By 1978 I was a nine-year veteran of police work. I was good at my job and had a reputation of being firm but fair in my role as an enforcer of the law, adhering to the ideals of my childhood and showing respect for all human kind. I had been active in many different phases of police service and had some experience dealing with nearly every nationality, creed and race within our community. Yet despite my success as a police officer, I found myself growing increasingly disenchanted with my chosen career.

Two years earlier I competed for and won a new, administrative position as Crime Prevention and Community Relations Officer, then transferred out of the criminalistics section (a change I later came to regret) to “head up” that new section of the police department. I pioneered the infancy of the CP & CR section in the researching and targeting of criminal activity. I developed and coordinated public participation programs, authored informational booklets, and did all public speaking at CP programs and PR appearances on behalf of the department. I guess the totality of it all must have had me "burned out", because after a couple of years in that capacity, I now felt that I had reached the end of my imagination for this new section and run out of anything innovative or stimulating to bring to the plate. Part of my disgruntlement stemmed from the fact that I was stalemated in rank, and felt that CP & CR needed a officer with rank above patrolman to be it's administrator. Both the Public Safety Director and Chief of Police who had appointed me had since resigned and retired, and a new pilot was now at the helm, a man with whom I shared a somewhat strained relationship. With his promotion to Chief, I began to seriously consider resigning to seek employment somewhere in the private sector.

One night at a social party, I made acquaintance with a man of position with the United Parcel Service in Omaha. I spoke with him in some length regarding my professional quandary, and he invited me to make application with UPS for employment. He told me that there were positions opening for "drivers" and gave me his assurance that he would personally have a voice in the screening of any new applicants.

Within the next couple of days, I drove to the United Parcel Service in Omaha, filled out a job application and was told to return in two days for an interview. Upon my return for the interview, I was indeed encouraged to find that it was conducted by my acquaintance from the party. The interview with him went well as expected, and afterward he told me I would be getting a phone call later in the week with future instructions.

The following Wednesday, I received the anticipated phone call from the UPS office, telling me to report for "orientation" at 8:00 AM on Monday. Since the UPS caller did not tell me exactly that I had the job, but rather only to report for "orientation" I was still unsure if I had been hired. I then telephoned two separate friends who worked as drivers for this company and asked each of them what they thought, both men told me that "orientation" indicated I had been hired and would officially be beginning employment. With this information in mind, believing I would be starting with UPS the next Monday, I wrote and hand delivered my written resignation to the Chief of Police the very next day.

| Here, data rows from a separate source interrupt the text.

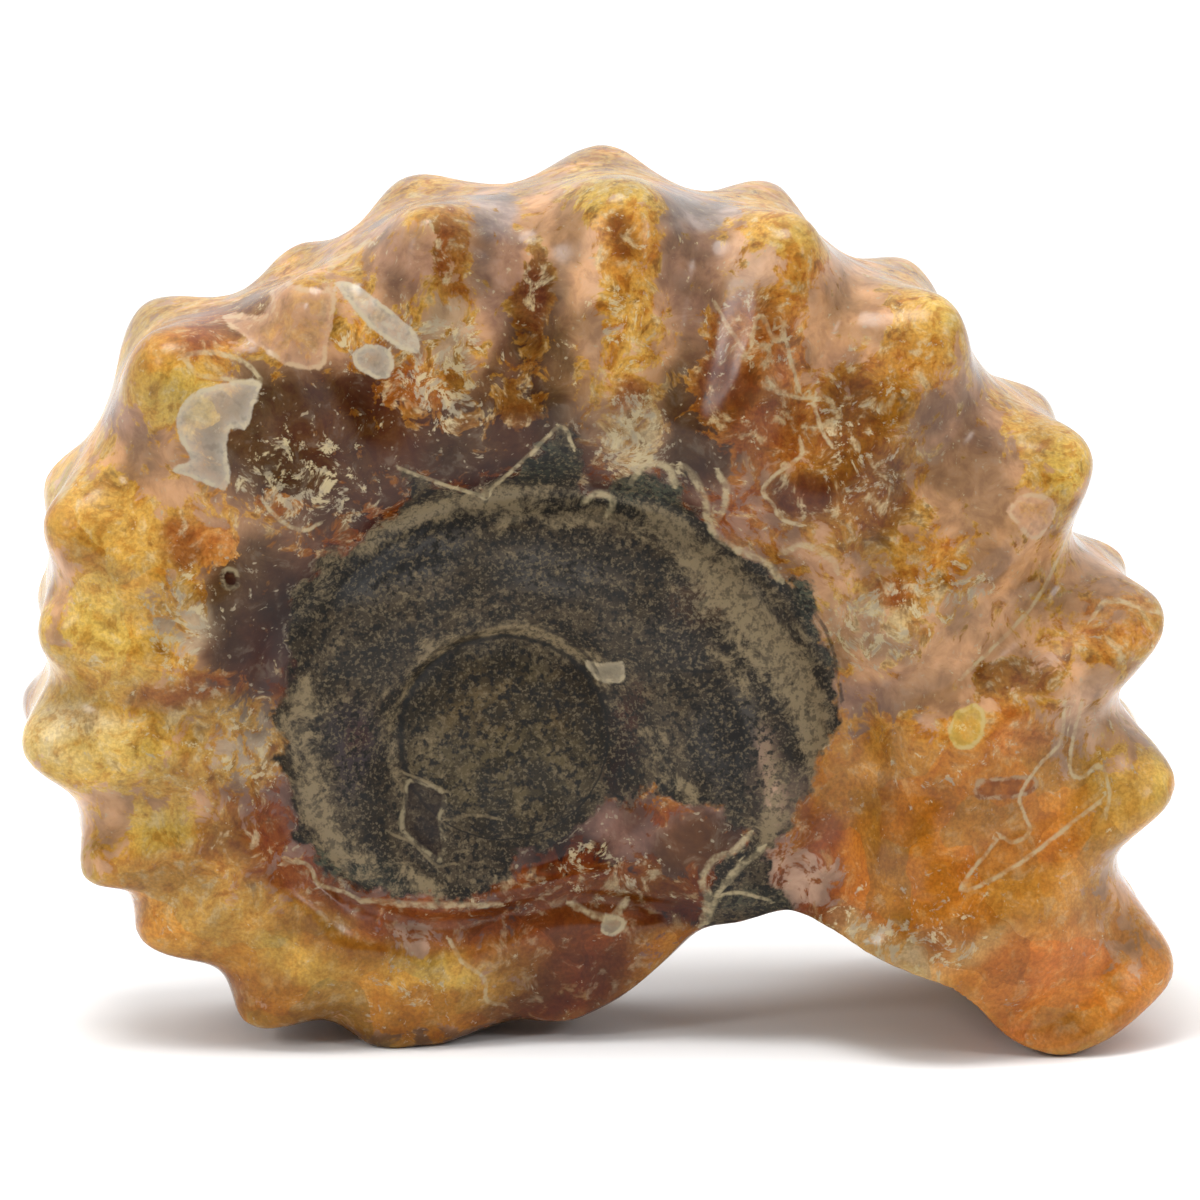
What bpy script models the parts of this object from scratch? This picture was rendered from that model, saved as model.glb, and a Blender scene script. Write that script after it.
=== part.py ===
# A polished ammonite fossil: one solid stone, standing on two small polished flats.
#
# The coil's axis lies along Y and the shell is seen from -Y, X to the right and Z up. Every angle below
# is in degrees about that axis, counted from +X towards +Z, and every other size is in millimetres.
# The last whorl starts at the notch under the opening, at about 317 degrees, and grows with falling
# angle through the bottom, the left and the top to the opening at -29 degrees.

import math

import bmesh
import bpy
import numpy as np
from mathutils import Vector

MM = 0.001
MERGE_DISTANCE = 1e-7

# Height of the coil's axis above the surface that the fossil stands on
AXIS_HEIGHT = 20.15

# Ribs in the order of growth: angle of the crest, its reach from the axis and its height on the flank
RIBS = (
    (284.0, 19.4, 0.8),
    (248.5, 22.5, 0.9),
    (225.5, 25.9, 0.9),
    (206.0, 28.2, 0.8),
    (195.0, 30.1, 0.8),
    (178.0, 33.2, 1.0),
    (164.0, 33.1, 0.8),
    (151.5, 35.6, 0.9),
    (130.0, 38.1, 1.0),
    (112.5, 35.8, 0.8),
    (99.0, 38.3, 0.9),
    (79.0, 40.5, 1.0),
    (62.5, 41.7, 1.0),
    (46.5, 42.8, 1.0),
    (28.5, 44.3, 1.0),
    (12.5, 45.3, 1.0),
    (-2.5, 45.3, 1.0),
    (-19.0, 48.1, 1.0),
)

# Furrows, one before each rib: angle, reach, and height on the flank beside the rib's
FURROWS = (
    (316.7, 18.5, 0.6),
    (271.0, 19.3, 0.5),
    (237.0, 22.7, 0.4),
    (217.5, 25.1, 0.45),
    (200.5, 27.8, 0.5),
    (187.0, 29.6, 0.3),
    (170.0, 31.6, 0.25),
    (158.0, 33.5, 0.5),
    (142.0, 35.0, 0.1),
    (120.5, 35.3, 0.2),
    (107.0, 36.0, 0.4),
    (89.0, 37.7, 0.2),
    (70.3, 39.5, 0.1),
    (54.5, 40.4, 0.15),
    (37.3, 41.4, 0.1),
    (20.0, 41.3, -0.2),
    (4.3, 42.1, 0.2),
    (-10.5, 42.6, -0.3),
)

# The broken end of the whorl and the notch under it, as angle and reach
END = (
    (-19.0, 48.1),
    (-21.5, 46.9),
    (-24.0, 45.5),
    (-26.3, 44.0),
    (-28.0, 42.5),
    (-28.3, 38.5),
    (-28.5, 35.0),
    (-28.7, 32.6),
    (-28.9, 30.2),
    (-29.1, 26.5),
    (-29.5, 23.2),
    (-31.0, 21.9),
    (-34.0, 20.6),
    (-38.0, 19.5),
    (-43.3, 18.5),
)

# How far the broken end turns from its radial line, in degrees by radius, the angles between which this
# grows to its full amount, and the depth below the full reach over which the rib's back gives way to it
END_WAVE = (
    (20.0, 0.0),
    (22.5, 1.8),
    (27.0, 1.9),
    (30.2, 1.6),
    (32.6, 2.7),
    (35.0, 1.2),
    (38.5, -1.8),
    (42.0, -0.6),
    (45.0, 0.0),
)
END_WAVE_FROM = -14.0
END_WAVE_FULL = -27.0
END_BLEND = 3.0

# Distance of the umbilical seam from the axis, by angle
SEAM = (
    (-43.3, 16.2),
    (-31.0, 20.6),
    (-20.0, 22.0),
    (0.0, 22.6),
    (30.0, 21.8),
    (60.0, 19.8),
    (90.0, 18.3),
    (120.0, 17.6),
    (150.0, 17.2),
    (180.0, 16.4),
    (200.0, 15.6),
    (225.0, 14.2),
    (250.0, 12.2),
    (270.0, 10.6),
    (283.0, 10.0),
    (300.0, 11.0),
    (316.7, 16.2),
)

# Half of the last whorl's thickness at its shoulder, by angle
HALF_THICKNESS = (
    (-43.3, 8.6),
    (-32.0, 16.0),
    (0.0, 15.8),
    (45.0, 14.8),
    (90.0, 13.5),
    (135.0, 12.2),
    (180.0, 11.0),
    (225.0, 9.8),
    (270.0, 8.6),
    (316.7, 8.6),
)

# Crest of the inner whorl: its distance from the axis and its height above the middle plane, by angle,
# and the drop from the crest to the seam
INNER_CREST = (
    (-43.3, 12.6),
    (-30.0, 15.2),
    (-15.0, 17.4),
    (12.0, 19.0),
    (45.0, 18.0),
    (90.0, 16.4),
    (135.0, 14.8),
    (185.0, 13.4),
    (225.0, 11.8),
    (270.0, 9.0),
    (300.0, 9.4),
    (316.7, 12.6),
)
INNER_HEIGHT = (
    (-43.3, 9.1),
    (-15.0, 11.0),
    (20.0, 11.6),
    (90.0, 10.9),
    (180.0, 9.8),
    (270.0, 8.9),
    (316.7, 9.1),
)
SEAM_DROP = 1.7

# Where the whorl is low: the seam's place as a share of its reach, and the least distance from the inner
# whorl's crest to the seam and from the seam to the whorl's edge
SEAM_WITHIN = 0.9
LEAST_SEAM_WIDTH = 1.5
LEAST_FLANK_WIDTH = 0.3

# How far a rib turns from the radial line, in degrees for each millimetre inwards from its tip
RIB_SLANT = (
    (-43.3, 1.8),
    (-9.0, 1.7),
    (-3.0, 1.4),
    (5.0, 1.0),
    (13.0, 0.65),
    (22.0, 0.6),
    (30.0, 0.45),
    (60.0, 0.3),
    (80.0, 0.35),
    (100.0, -0.1),
    (130.0, 0.0),
    (316.7, 0.0),
)

# Matrix plug in the middle of each side, and the groove around it
PLUG_RADIUS = 6.9
PLUG_HEIGHT = 8.6
PLUG_DOME = 0.3
GROOVE_WIDTH = 0.9
GROOVE_DEPTH = 0.7

# Flank of the last whorl: where its shoulder lies as a share of the whorl's height, how far the flank has
# come in at the tips, and how deep the furrows are where the whorl is FULL_HALF thick
SHOULDER_AT = 0.3
TIP_INWARD = 0.24
TIP_INWARD_CURVE = 1.8
FURROW_DEPTH = 2.4
FURROW_FROM = 0.05
FURROW_FULL = 0.65
FULL_HALF = 15.0

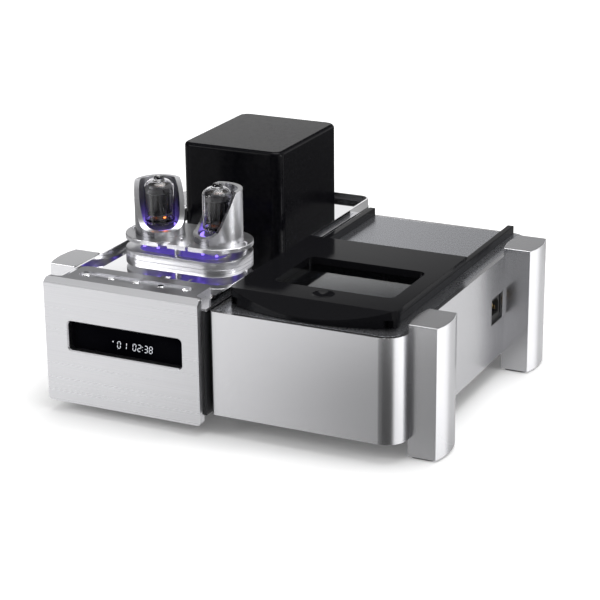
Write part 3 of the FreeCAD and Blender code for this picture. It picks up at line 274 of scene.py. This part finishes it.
# %% Coats, enamel and anodising
BLACK_ENAMEL = ((0.002, 0.002, 0.003), (0.004, 0.004, 0.005))
coat = textured("powder_coat", ((0.016, 0.016, 0.018), (0.026, 0.026, 0.029)), 900.0, (0.42, 0.55),
                depth=(0.25, 0.00015))
enamel = textured("cover_enamel", BLACK_ENAMEL, 260.0, (0.16, 0.22), depth=(0.06, 0.0001), detail=1.0,
                  Specular_IOR_Level=0.07)
cover_side_painted_shade = textured("cover_enamel_painted_shade", BLACK_ENAMEL, 260.0, (0.20, 0.26), detail=1.0,
                  Specular_IOR_Level=0.01)
anodised = textured("black_anodising", ((0.004, 0.004, 0.005), (0.008, 0.008, 0.009)), 1600.0, (0.08, 0.11),
                    Specular_IOR_Level=0.05)
print("blacks:", [m.name for m in (coat, enamel, cover_side_painted_shade, anodised)])

# %% [markdown]
# ## Blacks that don't shine
# The inlet, the disc well and the clamp are moulded plastic, with the faint texture of their mould. The
# pads under the pillars are rubber, which is rougher still and hardly mirrors anything.

# %% Plastic and rubber
plastic = textured("moulded_plastic", ((0.018, 0.018, 0.018), (0.028, 0.028, 0.028)), 1100.0, (0.45, 0.60),
                   depth=(0.15, 0.00006))
rubber = textured("rubber", ((0.014, 0.014, 0.014), (0.028, 0.028, 0.027)), 300.0, (0.70, 0.85), detail=3.0)
print("matt:", plastic.name, rubber.name)

# %% [markdown]
# ## Windows and bulbs
# The display's window is smoked until only what glows behind it is seen, so it is written as a near black
# without a sheen. The lid's window is tinted glass that mirrors strongly at a flat angle. The bulbs are
# clear. Glass gets its look from transmission, so its colour stays light where it should look clear.

# %% Glasses
smoked = textured("smoked_window", ((0.001, 0.001, 0.002), (0.003, 0.003, 0.004)), 20.0, (0.03, 0.06),
                  detail=1.0, Specular_IOR_Level=0.0)
window_glass = textured("lid_window", ((0.26, 0.29, 0.34), (0.30, 0.33, 0.38)), 15.0, (0.02, 0.04),
                        detail=1.0, IOR=2.4, Transmission_Weight=1.0)
clear = textured("bulb_glass", ((0.98, 0.98, 1.0),), (40.0, 40.0, 6.0), (0.0, 0.02), detail=1.0,
                 Transmission_Weight=1.0, IOR=1.46)
print("glasses:", smoked.name, window_glass.name, clear.name)

# %% [markdown]
# ## What the bodies hold
# Sockets are glazed ceramic, the plates in the tubes are nickel blackened with carbon, the transformers are
# wound in yellow tape, and the capacitors wear shrunk sleeves. Little of this is seen, but each piece still
# gets its own finish, because the lid opens and the guards are open in front.

# %% Ceramic, carbon, boards, tape and sleeves
ceramic = textured("glazed_ceramic", ((0.74, 0.72, 0.67), (0.82, 0.80, 0.76)), 200.0, (0.25, 0.35),
                   Coat_Weight=0.6)
carbon = textured("carbonised_nickel", ((0.035, 0.035, 0.04), (0.09, 0.09, 0.095)), (500.0, 500.0, 900.0),
                  (0.45, 0.60), detail=3.0, Metallic=0.3)
board = textured("circuit_board", ((0.015, 0.07, 0.03), (0.03, 0.12, 0.055)), 400.0, (0.35, 0.50), detail=3.0)
wrap = textured("winding_tape", ((0.60, 0.42, 0.10), (0.80, 0.62, 0.20)), (90.0, 90.0, 400.0), (0.30, 0.45),
                detail=3.0)
sleeve = textured("capacitor_sleeve", ((0.010, 0.014, 0.05), (0.016, 0.024, 0.08)), (150.0, 150.0, 60.0),
                  (0.20, 0.32), Coat_Weight=0.4)
getter = textured("getter_metal", ((0.03, 0.02, 0.018), (0.09, 0.065, 0.05)), 120.0, (0.12, 0.30), detail=3.0,
                  Metallic=0.9)
print("finishes so far:", len(bpy.data.materials))

# %% [markdown]
# ## What glows
# The digits, the small violet lamps and the heaters in the tubes give off light themselves. The violet light
# the lamps throw on their board is painted light: the board itself is made to glow. Emission on the same
# shader does that, with a base colour of half the glow's colour for when the light around is brighter.

# %% Glowing finishes
def glow(name, colour, strength):
    """A finish that gives off light."""
    finish = new_finish(name, tuple(0.5 * c for c in colour), Emission_Strength=strength, Roughness=0.4)
    finish.node_tree.nodes["Principled BSDF"].inputs["Emission Color"].default_value = (*colour, 1.0)
    return finish


digit_glow = glow("digit_glow", (0.90, 0.93, 1.0), 0.55)
violet_glow = glow("violet_glow", (0.30, 0.20, 1.0), 1.6)
# Painted light: the lamps' violet light on their board, made as the board's own glow.
board_painted_violet_light = glow("board_painted_violet_light", (0.12, 0.08, 0.50), 0.50)
heater_glow = glow("heater_glow", (1.0, 0.24, 0.05), 3.5)
print("finishes:", len(bpy.data.materials))

# %% [markdown]
# ## Putting a piece on its body
# Every piece moves with one body of the player: the lid's glass with the lid, a key's cap with its key. A
# helper turns a finished bmesh into an object, lets it ride on its body and names the material slot it
# belongs to.

# %% From a bmesh to a piece
body_of = {node: body for body, nodes in frame["record"]["behaviour"]["bodies"].items() for node in nodes}


def show(bm, name, finish, body="housing"):
    """Turn a finished bmesh into a piece that rides on a body."""
    mesh = bpy.data.meshes.new(name)
    bm.to_mesh(mesh)
    bm.free()
    mesh.materials.append(finish)
    piece = bpy.data.objects.new(name, mesh)
    bpy.context.scene.collection.objects.link(piece)
    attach(piece, body)
    return piece


def shade(bm, crease):
    """Smooth faces, with every edge that turns by more than crease degrees kept sharp."""
    for face in bm.faces:
        face.smooth = True
    for line in bm.edges:
        line.smooth = line.calc_face_angle(0.0) < math.radians(crease)


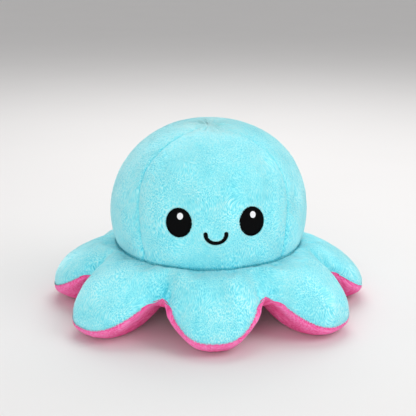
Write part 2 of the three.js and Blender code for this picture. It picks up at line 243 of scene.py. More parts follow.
def mesh_of(name: str, points: Array, faces: list) -> bpy.types.Mesh:
    """Makes a mesh of points, and of faces as lists of their numbers."""
    mesh = bpy.data.meshes.new(name)
    mesh.from_pydata(points.reshape(-1, 3).tolist(), [], faces)
    return mesh


def corners_of(mesh: bpy.types.Mesh) -> Array:
    """Number of the point at each corner of each face."""
    corners = np.zeros(len(mesh.loops), np.int32)
    mesh.loops.foreach_get("vertex_index", corners)
    return corners


def keep_map(mesh: bpy.types.Mesh, name: str, flat: Array) -> None:
    """Keeps two values for each point as a UV map."""
    layer = mesh.uv_layers.get(name) or mesh.uv_layers.new(name=name)
    layer.data.foreach_set("uv", flat[corners_of(mesh)].astype(np.float32).ravel())


def keep_pile(mesh: bpy.types.Mesh, pile: Array) -> None:
    """Keeps the pile value of each point, from -1 to 1: how far up in the pile it is, lowered for painted shade and
    raised for painted highlights.
    """
    mesh.attributes.new("pile", "FLOAT", "POINT").data.foreach_set("value", pile.astype(np.float32).ravel())


def linked(name: str, data: bpy.types.ID) -> Piece:
    """Adds an object with its data to the scene."""
    made = bpy.data.objects.new(name, data)
    bpy.context.scene.collection.objects.link(made)
    return made


def apply_place() -> None:
    """Works the active object's place, turn and size into its mesh."""
    bpy.ops.object.transform_apply(location=True, rotation=True, scale=True)


def modified(made: Piece, kind: str, **settings: object) -> None:
    """Puts a modifier on the active object and applies it."""
    modifier = made.modifiers.new(kind.lower(), kind)
    for name, value in settings.items():
        setattr(modifier, name, value)
    bpy.ops.object.modifier_apply(modifier=modifier.name)


@dataclass(frozen=True)
class HeadForm:
    """The outside of the head: an upright ellipsoid, drawn in at its crown and along its seams."""

    radius: float = 0.1255
    rise: float = 0.1183
    centre: float = 0.119
    crease_height: float = 0.078
    crown_dip: float = 0.0060
    crown_spread: float = 0.032
    crown_knot: float = 0.0006
    seam_dip: float = 0.0019
    seam_spread: float = 0.0045
    turn: float = math.radians(1.4)
    crown_lean: float = math.radians(5)
    gore_bow: float = math.radians(12.5)
    bow_high_share: float = 1.3

    @property
    def axes(self) -> Array:
        """Half-widths of the plain ellipsoid."""
        return np.array([self.radius, self.radius, self.rise])

    @property
    def crease_slope(self) -> float:
        """Elevation of the crease on the ball that the head is stretched from."""
        return math.asin((self.crease_height - self.centre) / self.rise)

    @property
    def crease_radius(self) -> float:
        """Distance of the crease from the upright axis."""
        return self.radius * math.cos(self.crease_slope)

    @property
    def crown_direction(self) -> Array:
        """Direction of the crown on that ball."""
        lean = math.sin(self.crown_lean)
        return np.array([lean * math.sin(self.turn), -lean * math.cos(self.turn), math.cos(self.crown_lean)])

    @property
    def crown(self) -> Array:
        """The crown's point of the plain ellipsoid."""
        return self.stretched(self.crown_direction)

    def round_crown(self, points: Array) -> tuple[Array, Array]:
        """Distances of points from the crown, and the angles that they lie at round it."""
        away = points - self.crown
        return np.linalg.norm(away, axis=-1), np.arctan2(away[..., 0], away[..., 1])

    def stretched(self, direction: Array) -> Array:
        """A direction on the ball as a point of the plain ellipsoid."""
        return direction * self.axes + UP * self.centre

    def outward(self, direction: Array) -> Array:
        """Unit normal of the plain ellipsoid at a direction on the ball."""
        return unit(direction / self.axes)

    def climb(self, azimuth: Array, share: Array) -> Array:
        """Directions at shares of the way from the crease, at an azimuth, up to the crown."""
        start = swing(azimuth + self.turn, math.cos(self.crease_slope), math.sin(self.crease_slope))
        crown = self.crown_direction
        angle = np.arccos(start @ crown)[..., None]
        share = share[..., None]
        return (start * np.sin((1 - share) * angle) + crown * np.sin(share * angle)) / np.sin(angle)

    def seam_azimuth(self, seam: int, share: Array) -> Array:
        """Azimuth of a gore seam. Number 0 is at the front right, and -1 at the front left."""
        bow = self.gore_bow * np.sin(np.pi * share ** self.bow_high_share) ** 2
        return math.pi / 2 * (seam + 0.5) + (bow if seam % 2 == 0 else -bow)

    def seam_draw(self, seam: Array) -> Array:
        """How far a seam draws the cloth in at distances from it."""
        return faded(seam, self.seam_dip, self.seam_spread)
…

Monday morning, I drove to the UPS office in Omaha to report for orientation. To my dismay, I was directed back into the same interview room where I had been less than a week before and told that I needed to be further interviewed regarding my application for employment.

Soon the door opened and a large African/American man entered the room and sat opposite me at the table. He did not introduce himself or extend the hand of friendship, but merely opened a manila folder. "So you want to work for UPS do you?" He said coldly with sarcasm in his voice.

"Yes sir." I replied.

"Yeah,…." He sneered. "….and you're a cop aren't you?"

"Well,….yes…" I answered, with some hesitation in my voice.

"Well!….I'll tell you right now….I hate cops! They are just the low-life of the earth, not smart enough to do anything intelligent."

I was in shock! What had I ever done to this guy that he hated me so much? I sat quiet, thinking how my Savior must have felt before Pilate, while this insane man sat across from me verbally abusing law enforcement and me. He pounded his fists on the table as he told me how he thought cops should all "be killed". Now, in the old days, before Christ came into my heart, I would have (at very least) engaged the man in argument to defend myself or law enforcement, but now I realized that sometime this man felt he had been wronged by a police officer and he was taking it out on me. His angry ravings became so ridiculously bigoted that I just spaced off everything he was saying, aware that arguing with him would only escalate the situation. After all, I was on his home turf. I was there to seek employment not an argument.

Finally the guy must have run out of insults or got short of breath, because he ended my "interview" with an abrupt and defiant… "I'm gonna see to it that you NEVER get a job with UPS….now, get the H____ out of our offices!!!"

I left there angry,….not at that man, but at myself. I had quit my police job and now found myself unemployed. I prayed hard that day. I prayed that God would protect my family from the consequences of my impulsiveness, protect my heart from harboring any bitterness or cultivating the seed of prejudice as a result of this incident and for God's help in picking up the pieces of my battered self-esteem.

I admit I still have moments to this day when I see a UPS truck that I feel a little cheated and abused, but Proverbs 20:24 assures me that God's in control of the situations in my life and it's impossible for me to understand why some things happen. My goal should be to follow after the heart of God, leave these "incidents" in His holy hands and "….lean not on my own understanding." (Proverbs 3:5). God will sort it all out.